終わったら、グループだけで交通手段などのミーティングを促し、送り出し・資材班へ案内します。
ボランティアとの連絡
ボランティアの活動中は資材の追加など、ボランティア作業中の問い合わせを受け付けます。資材班に送ってもらうので地図を印刷して渡します。
後から来たボランティアを追加で投入する連絡をすることもあります。
専門的な技術を持ったボランティアの対応
床下の泥出し、床板はがし、重機の操縦などの技術を持った人の対応をし、来られる日や用意できる資材、同行するボランティアの人数を確認します。専門的な技術を持った方はその人たちだけで行動することもありますが、人数が必要な場合は、リーダーとなって一般のボランティアに同行してもらうこともあります。
翌日のボランティア数の予測に基づいて派遣する依頼者宅へアポイント
翌日、何人ボランティアが来るかを予測し、ニーズ班から回ってきた案件の依頼者宅にアポイントを入れます。連絡する際は、「もしボランティアが集まったら」という言葉を入れて、確実に来るわけではないことを説明します。
アポイントが取れたら、ボランティアに渡すための地図をコピーして依頼シートにつけておきます。
送り出し・資材班
主に資材の貸し出しや現地への資材の運搬など、屋外での作業が多くなります。体力のいる仕事だと思います。私のいた災害VCでは朝のうちは駐車場の誘導を行っていました。
資材の購入・確保・管理
資材を購入するにあたっては、経理部門を通すよりもある程度資材班だけの判断で行い、迅速さを優先したほうがいいと思います。寄付されたものについては総務部門に報告します。一番必要になるのは土のう袋です。
資材の運搬

軽トラックで一輪車(ネコ車)の運搬や追加で土のう袋などの要請があった場合の運搬を行います。
資材の返却確認、洗浄
ボランティアが終わって帰ってきた資材の数を確認し、洗浄します。洗浄までボランティアにやってもらう場合もあります。
統括(総務・広報・会計)
総務部門
来客対応、寄付の管理などを行います。
ボランティア依頼数、ボランティアの人数などの自治体への報告も行います。
土日出勤になるので、シフトの管理も必要になります。シフト管理は全体に響くため、管理職が迅速に決定したほうがいいと思います。

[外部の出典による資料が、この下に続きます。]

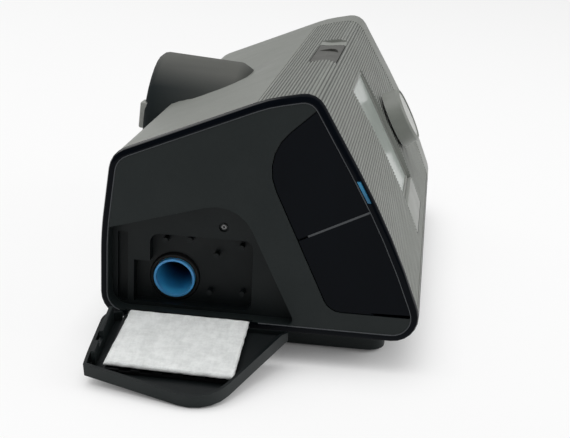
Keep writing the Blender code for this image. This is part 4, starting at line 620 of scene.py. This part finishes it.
def ribGroup():
    group = bpy.data.node_groups.new("ribBars", "GeometryNodeTree")
    inputs = {
        "Geometry": "Geometry", "Pitch": "Float", "Radius": "Float", "Sides": "Int", "Length": "Float",
        "Material": "Material",
    }
    for label, kind in inputs.items():
        group.interface.new_socket(label, in_out="INPUT", socket_type="NodeSocket" + kind)
    group.interface.new_socket("Geometry", in_out="OUTPUT", socket_type="NodeSocketGeometry")
    add, join = group.nodes.new, group.links.new
    given, made = add("NodeGroupInput"), add("NodeGroupOutput")
    curve, spaced = add("GeometryNodeMeshToCurve"), add("GeometryNodeResampleCurve")
    bar, bars = add("GeometryNodeMeshCylinder"), add("GeometryNodeInstanceOnPoints")
    real, coat = add("GeometryNodeRealizeInstances"), add("GeometryNodeSetMaterial")
    spaced.mode = "LENGTH"
    join(given.outputs["Geometry"], curve.inputs["Mesh"])
    join(curve.outputs["Curve"], spaced.inputs["Curve"])
    join(given.outputs["Pitch"], spaced.inputs["Length"])
    join(given.outputs["Radius"], bar.inputs["Radius"])
    join(given.outputs["Sides"], bar.inputs["Vertices"])
    join(given.outputs["Length"], bar.inputs["Depth"])
    join(spaced.outputs["Curve"], bars.inputs["Points"])
    join(bar.outputs["Mesh"], bars.inputs["Instance"])
    bars.inputs["Rotation"].default_value = (0.0, math.pi / 2, 0.0)
    join(bars.outputs["Instances"], real.inputs["Geometry"])
    join(real.outputs["Geometry"], coat.inputs["Geometry"])
    join(given.outputs["Material"], coat.inputs["Material"])
    join(coat.outputs["Geometry"], made.inputs["Geometry"])
    return group


# The outer line of the front shell's end face, from the top seam to the lower edge
def shellLine():
    work = meshOf("front_fascia")
    faces = [face for face in work.faces if face.normal.x < -ribs["facing"]]
    line = [vertex.co.copy() for vertex in max(faces, key=lambda face: face.calc_area()).verts]
    work.free()
    start = max(range(len(line)), key=lambda index: line[index].y * ribs["rearWeight"] + line[index].z)
    line = line[start:] + line[:start]
    if abs(line[1].y - line[0].y) < abs(line[-1].y - line[0].y):
        line = line[:1] + line[:0:-1]
    last = min(range(len(line)), key=lambda index: line[index].z + line[index].y * ribs["frontWeight"])
    return line[:last + 1]


def outwards(line, index):
    along = line[min(index + 1, len(line) - 1)] - line[max(index - 1, 0)]
    return Vector((0.0, along.z, -along.y)).normalized()


def ribBars():
    line = shellLine()
    margin = ribs["Pitch"] * ribs["ends"]
    line[0] = line[0] + (line[1] - line[0]).normalized() * margin
    line[-1] = line[-1] + (line[-2] - line[-1]).normalized() * margin
    raised = []
    for index, point in enumerate(line):
        place = point + outwards(line, index) * (ribs["Radius"] - ribs["depth"])
        raised.append((ribs["middle"], place.y, place.z))
    mesh = bpy.data.meshes.new("ribLine")
    mesh.from_pydata(raised, [(index, index + 1) for index in range(len(raised) - 1)], [])
    bars = linked("ribBars", mesh)
    group = ribGroup()
    modifier = modified(bars, "NODES", node_group=group)
    values = {**ribs, "Material": finishes["grey_shell"]}
    for item in group.interface.items_tree:
        if item.item_type == "SOCKET" and item.in_out == "INPUT" and item.name in values:
            modifier[item.identifier] = values[item.name]
    applied(bars)
    nearest = KDTree(len(raised))
    for index, place in enumerate(raised):
        nearest.insert((0.0, place[1], place[2]), index)
    nearest.balance()

    # Painted shade: only the floor of a groove is given the dark colour, so a bar's faces that look into the
    # shell carry the shade
    def groovePaintedShade(place, normal):
        index = nearest.find((0.0, place.y, place.z))[1]
        out = outwards(line, min(max(index, 1), len(line) - 2))
        return 1.0 if -normal.dot(out) > ribs["floor"] else 0.0

    shaded(bars, groovePaintedShade)
    print("rib line points:", len(line), "bar points:", len(bars.data.vertices))
    return bars


frontShell = repainted(carved("front_fascia", "frontShell", ribBars()), ribFinish)
grooveShares = [item.value for item in frontShell.data.attributes["shade"].data]
print("groove faces shaded:", sum(share > 0 for share in grooveShares), "of", len(grooveShares))


# Start key: its finger mark is a shallow half-moon that gets deeper towards the far side
keyMark = {"near": -0.0125, "long": 0.0135, "middle": -0.0170, "half": 0.0050, "depth": 0.0011, "steps": 24}
keyFinish = mouldedPlastic("keyGrey", (0.090, 0.090, 0.083), 0.03, 0.38)


def markCutter():
    tree = BVHTree.FromBMesh(meshOf("start_button"))

    def topAt(x):
        return tree.ray_cast(Vector((x, keyMark["middle"], 1.0)), Vector((0.0, 0.0, -1.0)))[0].z

    far = keyMark["near"] + keyMark["long"]
    nearFloor, farFloor = topAt(keyMark["near"]), topAt(far) - keyMark["depth"]
    above = nearFloor + keyMark["long"]
    work = bmesh.new()
    rings = ([], [])
    for step in range(keyMark["steps"] + 1):
        angle = math.pi * step / keyMark["steps"]
        share = math.sin(angle)
        x = keyMark["near"] + keyMark["long"] * share
        y = keyMark["middle"] - keyMark["half"] * math.cos(angle)
        for ring, z in zip(rings, (nearFloor + (farFloor - nearFloor) * share, above)):
            ring.append(work.verts.new((x, y, z)))
    return linked("markCutter", meshFrom("markCutter", skinned(work, rings)))


repainted(carved("start_button", "startKey", markCutter()), keyFinish)


# A thin light-grey bead between the end trim and the end panel stands for a painted highlight on the panel's
# edge, and a grey bar lies between the two gloss covers.
# The bead leaves out the door's notch (from y, to y, below z) and the status light (before y, from z, to z)
highlightBead = {
    "x": -0.12725, "radius": 0.00030, "sides": 8, "eye": (-0.1267, -0.006, 0.058), "step": 1.5,
    "first": -90.0, "notch": (-0.003, 0.056, 0.0205), "light": (-0.035, 0.070, 0.0845), "smoothAngle": 60.0,
}
divider = {
    "near": (-0.0232, 0.0575), "far": (-0.0478, 0.0698), "half": 0.00042, "face": -0.12723, "back": -0.1258,
}
# Painted highlight: the bead's light grey stands for light caught on the panel's edge; the cover divider
# shares this grey
highlightAndBarFinish = mouldedPlastic("highlightAndBarGrey", (0.060, 0.066, 0.072), 0.05, 0.34, 0.04)


# Places on the trim's inner edge, seen from the panel's middle, each with its angle
def trimSpots():
    tree = BVHTree.FromBMesh(meshOf("end_trim"))
    spots = []
    for index in range(round(360 / highlightBead["step"])):
        angle = math.radians(index * highlightBead["step"] + highlightBead["first"])
        hit = tree.ray_cast(Vector(highlightBead["eye"]), Vector((0.0, math.cos(angle), math.sin(angle))))[0]
        if hit is None:
            continue
        inNotch = highlightBead["notch"][0] < hit.y < highlightBead["notch"][1] and hit.z < highlightBead["notch"][2]
        atLight = hit.y < highlightBead["light"][0] and highlightBead["light"][1] < hit.z < highlightBead["light"][2]
        if not inNotch and not atLight:
            spots.append((angle, Vector((highlightBead["x"], hit.y, hit.z))))
    return spots


def makeHighlightBead():
    spots = trimSpots()
    gaps = [(spots[index][0] - spots[index - 1][0]) % math.tau for index in range(len(spots))]
    first = max(range(len(spots)), key=lambda index: gaps[index])
    line = [point for angle, point in spots[first:] + spots[:first]]
    turns = [math.tau * turn / highlightBead["sides"] for turn in range(highlightBead["sides"])]
    work = bmesh.new()
    side = Vector((1.0, 0.0, 0.0))
    rings = []
    for index, point in enumerate(line):
        along = (line[min(index + 1, len(line) - 1)] - line[max(index - 1, 0)]).normalized()
        out = along.cross(side)
        offsets = [(side * math.cos(turn) + out * math.sin(turn)) * highlightBead["radius"] for turn in turns]
        rings.append([work.verts.new(point + offset) for offset in offsets])
    piece = finished("trimHighlightBead", skinned(work, rings), "turret_grey", highlightBead["smoothAngle"])
    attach(repainted(piece, highlightAndBarFinish), "machine")
    print("bead points:", len(line), "widest gap in degrees:", round(math.degrees(max(gaps)), 1))


def makeDivider():
    near, far = Vector(divider["near"]), Vector(divider["far"])
    out = Vector((-(far - near).y, (far - near).x)).normalized() * divider["half"]
    outline = (near + out, far + out, far - out, near - out)
    work = bmesh.new()
    rings = [[work.verts.new((x, *place)) for place in outline] for x in (divider["face"], divider["back"])]
    piece = finished("coverDivider", skinned(work, rings), "turret_grey")
    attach(repainted(piece, highlightAndBarFinish), "machine")


makeHighlightBead()
makeDivider()
print("bead and divider made")


# Filter pad: a thin felt pad with soft edges, lying in the open door.
# Its corners (y, z in the closed door) are low front, low rear, high front and high rear
pad = {
    "floor": -0.1235, "thickness": 0.0022,
    "corners": ((-0.0009, 0.0170), (0.0504, 0.0166), (-0.0003, 0.0532), (0.0529, 0.0517)),
    "columns": 84, "rows": 56, "edge": 0.0011, "edgeShare": 0.75, "lump": 0.00022, "lumpScale": 260.0,
    "wander": 0.00025, "wanderScale": 300.0, "seed": 3.7, "smoothAngle": 60.0,
}
door = {"hinge": (-0.128, 0.0, 0.0146), "turn": -106.7}


def opened(point):
    hinge = Vector(door["hinge"])
    turn = Matrix.Rotation(math.radians(door["turn"]), 4, "Y")
    return Matrix.Translation(hinge) @ turn @ Matrix.Translation(-hinge) @ Vector(point)


# A point of the pad's lower (0) or upper (1) side, with its shares across and up
def padPoint(side, across, up):
    lowFront, lowRear, highFront, highRear = (Vector(corner) for corner in pad["corners"])
    wide, high = (lowRear - lowFront).length, (highFront - lowFront).length
    y, z = lowFront.lerp(lowRear, across).lerp(highFront.lerp(highRear, across), up)
    inset = min(min(across, 1 - across) * wide, min(up, 1 - up) * high)
    ease = min(inset / pad["edge"], 1.0)
    fall = 1 - math.sqrt(max(1 - (1 - ease) ** 2, 0.0))
    half = pad["thickness"] / 2
    lump = noise.noise(Vector((y, z, side + pad["seed"])) * pad["lumpScale"]) * pad["lump"]
    x = pad["floor"] + half + (half * (1 - fall * pad["edgeShare"]) - abs(lump)) * (1 if side else -1)
    wander = noise.noise(Vector((y, z, pad["seed"])) * pad["wanderScale"]) * pad["wander"] * (1 - ease)
    return opened((x, y + wander, z + wander))


def padBorder(sheet):
    highEdge, lowEdge = sheet[-1][-2::-1], sheet[0]
    return lowEdge + [line[-1] for line in sheet[1:]] + highEdge + [line[0] for line in sheet[-2:0:-1]]


def makePad():
    work = bmesh.new()
    sheets = []
    for side in (0, 1):
        sheet = []
        for row in range(pad["rows"] + 1):
            shares = [(column / pad["columns"], row / pad["rows"]) for column in range(pad["columns"] + 1)]
            sheet.append([work.verts.new(padPoint(side, across, up)) for across, up in shares])
        sheets.append(sheet)
    for side, sheet in enumerate(sheets):
        for low, high in zip(sheet, sheet[1:]):
            for corners in zip(low, low[1:], high[1:], high):
                work.faces.new(corners if side else corners[::-1])
    lower, upper = padBorder(sheets[0]), padBorder(sheets[1])
    for index in range(len(lower)):
        work.faces.new((lower[index - 1], lower[index], upper[index], upper[index - 1]))
    bmesh.ops.recalc_face_normals(work, faces=work.faces)
    piece = finished("filterPad", work, "filter_felt", pad["smoothAngle"])
    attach(piece, "filter_door")
    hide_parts("air_filter")


makePad()
print("filter pad made")


# Stage: pale floor, soft lamps, and the camera at the photo's place
stage = {
    "floorSize": 6.0, "floorDrop": 0.0002, "floorColour": (0.86, 0.86, 0.86), "floorRoughness": 0.9,
    "floorGlow": 0.80, "contact": 0.03, "contactSamples": 8, "worldLight": 0.30,
    "worldColour": (1.0, 1.0, 1.0), "eye": (-0.5902149, -0.0674222, 0.2093781), "yaw": 6.6716,
    "pitch": 17.2858, "roll": 2.6826, "lens": 75.065, "sensor": 36.0, "clipStart": 0.01,
}
# Each lamp's place, aim, size and power
lamps = {
    "overhead": ((-0.15, 0.1, 1.3), (-0.03, 0.0, 0.05), 1.2, 12.0),
    "frontSide": ((0.1, -1.3, 0.7), (0.0, 0.0, 0.06), 0.9, 5.5),
    "backSide": ((0.9, 0.9, 0.8), (0.0, 0.05, 0.06), 0.8, 3.2),
}


# The floor glows for the camera and in reflections, but not where a piece stands close above it
def floorPaint():
    fixed = {
        "Base Color": (*stage["floorColour"], 1.0), "Roughness": stage["floorRoughness"],
        "Specular IOR Level": 0.0,
    }
    paint = Paint("paleFloor", fixed)
    rays = [paint.node("LightPath", output=f"Is {kind} Ray") for kind in ("Camera", "Glossy", "Transmission")]
    contact = paint.node(
        "AmbientOcclusion", {"samples": stage["contactSamples"]}, {"Distance": stage["contact"]}, output="AO",
    )
    seen = (rays[0] + rays[1] + rays[2]).held() * contact * stage["floorGlow"]
    lit = Field(paint, paint.shader.outputs[0])
    surface = paint.node("MixShader", {}, [seen, lit, paint.node("Emission")])
    paint.tree.links.new(surface.socket, paint.tree.nodes["Material Output"].inputs["Surface"])
    return paint.material


def makeStage():
    half, z = stage["floorSize"], -stage["floorDrop"]
    mesh = bpy.data.meshes.new("floor")
    corners = [(-half, -half, z), (half, -half, z), (half, half, z), (-half, half, z)]
    mesh.from_pydata(corners, [], [(0, 1, 2, 3)])
    mesh.materials.append(floorPaint())
    floor = linked("floor", mesh)
    world = bpy.data.worlds.new("studio")
    bpy.context.scene.world = world
    world.use_nodes = True
    background = world.node_tree.nodes["Background"]
    background.inputs["Strength"].default_value = stage["worldLight"]
    background.inputs["Color"].default_value = (*stage["worldColour"], 1.0)
    for name, (place, aim, size, power) in lamps.items():
        light = bpy.data.lights.new(name, "AREA")
        light.energy = power
        light.size = size
        lamp = linked(name, light)
        lamp.location = place
        lamp.rotation_euler = (Vector(aim) - Vector(place)).to_track_quat("-Z", "Y").to_euler()


def makeCamera():
    yaw, pitch, roll = (math.radians(stage[key]) for key in ("yaw", "pitch", "roll"))
    level = math.cos(pitch)
    forward = Vector((math.cos(yaw) * level, math.sin(yaw) * level, -math.sin(pitch)))
    right = Vector((math.sin(yaw), -math.cos(yaw), 0.0))
    up = right.cross(forward)
    turnedRight = right * math.cos(roll) + up * math.sin(roll)
    turnedUp = up * math.cos(roll) - right * math.sin(roll)
    data = bpy.data.cameras.new("photoCamera")
    data.lens = stage["lens"]
    data.sensor_width = stage["sensor"]
    data.sensor_fit = "HORIZONTAL"
    data.clip_start = stage["clipStart"]
    camera = linked("photoCamera", data)
    turn = Matrix((turnedRight, turnedUp, -forward)).transposed().to_4x4()
    camera.matrix_world = Matrix.Translation(stage["eye"]) @ turn
    bpy.context.scene.camera = camera


makeStage()
makeCamera()
bpy.context.scene.view_settings.view_transform = "Standard"
print("stage and camera made")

寄付者やボランティア参加者には礼状を発行できるように個人情報を管理しておきます。
ボランティア活動証明書の発行も行います。
事態が落ち着いてきたらシンポジウムや被災者同士の交流会などのイベントも企画します。
広報部門
ホームページの管理、案内立て看板の作成、チラシの作成などを行います。ホームページについてはベンダーと相談して特設ページを作ったり、専用SNSを立ち上げたりすると情報が案内しやすいです。
会計部門
収入は赤い羽根共同募金からの支援金が一番大きいです。まずは県共同募金への申請を行います。その他の助成金の申請手続きや、寄付金窓口の設置も行います。
支出は支援金が入ってくるまでは仮払金で仕分けし、支払いが滞らないようにします。
支援金や助成金はいつでも決算ができるように管理を徹底します。
まとめ
災害VCの組織とその役割を紹介しました。各班、部門の役割は必ずしもこの通りでなくてもいいと思います。実際、私は会計をしながらマッチングを行ったりニーズ班に行ったりしていました。人員をバランスよく配置して、できるだけ業務が偏らないようにしてください。
ここまで読んでいただきありがとうございました。きたはちでした。